Que é que é isso? Depois de ter rugas é que me dá para me isentar de responsabilidades e imputar as mesmas aos outros, mesmo se são o amor e quem o provoca? O sujeito, não sei se estão a ver na gramática. Das aulas de português.
Aqui e agora assumo que não. Não foram culpados Eu fui totalmente culpada nessa estória de me baldar do liceu feminino, ( onde o meu kota pagava as propinas a tempos e horas ), uma tarde inteira de aulas de quarta-feira, que deixou de ser ( feminino ) porque já havia uns meninos meio pálidos, pudera, com tanta garina histérica passando em frente da sala do rés-do-chão no caminho para a cerca para participar nos campeonatos de ringue ou apenas ficar a olhar a sua equipa a ganhar. Tinha um que era loiro e alto e lindo de morrer. Bom como o milho. Eu que nem gostava de loiros, também achava.
À quarta-feira não havia aulas no primeiro tempo. Na minha turma evidentemente. Do mal o menos. Não perderia tantas aulas como nos restantes dias da semana, inclusive ao sábado se os escolhesse.
E ai vou eu ter a minha primeira experiência como fugueira. Do liceu até à mutamba, foi um ápice. Outro até à Ilha. À praia. Ficar na praia, biquini roxo, decotado, bronzeador a cheirar a coco e coca-cola, toalha florida estendida, ficar na praia, repito, quando não nos deram férias é estranho e tem sabor a proibido, pecado, contravenção. Sem arrependimentos nem constrangimentos de justificação de faltas, pois com as mudanças também as justificações escapavam à atenção do pai, sim porque a mãe era notificada deste delito e nem por isso o proibia. O amor justifica tudo não é minha querida e saudosa mãe?
Era no tempo do Liceu Feminino. No tempo de mudança. Na década de 70. No outro século....

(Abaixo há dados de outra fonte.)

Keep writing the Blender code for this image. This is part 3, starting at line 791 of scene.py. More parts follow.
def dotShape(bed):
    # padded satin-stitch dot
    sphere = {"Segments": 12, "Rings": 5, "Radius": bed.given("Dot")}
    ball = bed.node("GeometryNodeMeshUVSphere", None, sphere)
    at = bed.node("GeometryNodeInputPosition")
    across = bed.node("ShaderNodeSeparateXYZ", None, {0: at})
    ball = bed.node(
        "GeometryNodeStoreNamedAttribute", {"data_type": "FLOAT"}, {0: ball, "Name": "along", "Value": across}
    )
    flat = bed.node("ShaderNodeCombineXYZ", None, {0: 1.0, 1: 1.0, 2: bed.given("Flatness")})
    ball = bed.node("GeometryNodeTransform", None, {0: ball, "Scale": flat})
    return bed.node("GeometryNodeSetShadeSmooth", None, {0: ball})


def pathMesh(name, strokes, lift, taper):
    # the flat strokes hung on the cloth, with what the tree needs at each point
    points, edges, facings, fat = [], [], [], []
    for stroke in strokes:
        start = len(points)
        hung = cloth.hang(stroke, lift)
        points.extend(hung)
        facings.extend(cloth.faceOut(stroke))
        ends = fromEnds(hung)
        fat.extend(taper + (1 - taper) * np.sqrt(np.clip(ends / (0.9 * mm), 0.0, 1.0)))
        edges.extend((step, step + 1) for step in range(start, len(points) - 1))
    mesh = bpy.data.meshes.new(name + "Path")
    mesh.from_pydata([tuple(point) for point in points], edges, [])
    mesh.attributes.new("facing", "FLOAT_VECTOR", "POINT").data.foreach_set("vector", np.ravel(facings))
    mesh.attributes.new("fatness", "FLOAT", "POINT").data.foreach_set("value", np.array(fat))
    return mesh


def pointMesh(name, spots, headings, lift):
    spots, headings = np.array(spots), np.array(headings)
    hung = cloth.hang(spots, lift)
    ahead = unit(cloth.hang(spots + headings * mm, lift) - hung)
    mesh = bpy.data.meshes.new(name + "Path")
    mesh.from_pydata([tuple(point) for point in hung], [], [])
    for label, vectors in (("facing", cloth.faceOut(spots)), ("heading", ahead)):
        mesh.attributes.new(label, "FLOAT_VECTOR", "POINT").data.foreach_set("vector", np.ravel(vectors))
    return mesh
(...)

Era no tempo da paixão e do amor e dos dois...e nunca me arrependi de ter fugado na escola.
Porque raio tenho eu presente esse tempo, esse mar, essa praia, essa areia, fim de tarde, o amor se manifestando sem truques nem cartas fora do baralho, logo hoje?
Estou de férias. O coração desgovernado neste verão agressivo não se deixa impressionar nem castrar pela mente. As memórias, não se deixam filtrar. Nem jogar fora.
Por falar em jogar, baralhei, parti e acabei a dar cartas num tempo que era de mudança.
De tal forma que ainda se fazem presentes as lembranças daquela tarde em que " fuguei na escola ".
1 comentário:
Olá minha querida Clara.
Apesar de não comentar, estou de olho em ti e nos textos aqui postados.
A cada dia escreves mais limpo, maduro, verdadeiro e convincente. Devo concluir que escreves tal qual como te sentes.